Bu çerçevedekilere mevcut duruşunuzun ardından tepki
verebilir, yalnızca denizin tadını çıkaran insanlar görebileceğiniz gibi, Batı
koşullanmalı şehirli züppeliğiyle irkilebilir, burun kıvırabilir, göz
önünde-ayak altında olmadıkları sürece hoşgörünüzü lütfettiğiniz “bu insanlara”
yarısı olmayan resimlerinize böyle pervasızca daldıkları için
içerleyebilirsiniz.
Beni hazır tepkilerin ötesine geçiren, sundukları
görsellik oldu. Akşamüzeri ışığında tatlılaştıkça coşan renkler. İzliyorum.

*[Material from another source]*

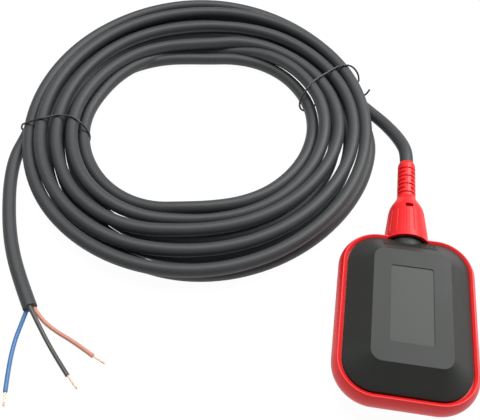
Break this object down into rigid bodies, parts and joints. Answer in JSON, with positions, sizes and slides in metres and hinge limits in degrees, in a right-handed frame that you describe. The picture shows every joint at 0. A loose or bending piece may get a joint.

Denizle yeni yeni ilintilenmenin getirisi, “makarna” tabir edilen o rengarenk
sünger yüzme çubukları, gittikçe ayrıntılanarak alacalı güneşlikler vb eklenen
simitler, şişme botlar. Haşemalar. Siyah azınlıkta; mavi, pembe, yeşil, mor,
sarı gözde renkler. Onların en canlıları. Artık kıyıda köşede değil, buraları
münhasıran kendilerine hak ve layık görenlerin arasında, onların resimlerinin
canına okuyarak, bir yandan da rengarenk yeni bir resim oluşturarak denizi
hayatlarına katmanın zevkine varışlarını izliyorum.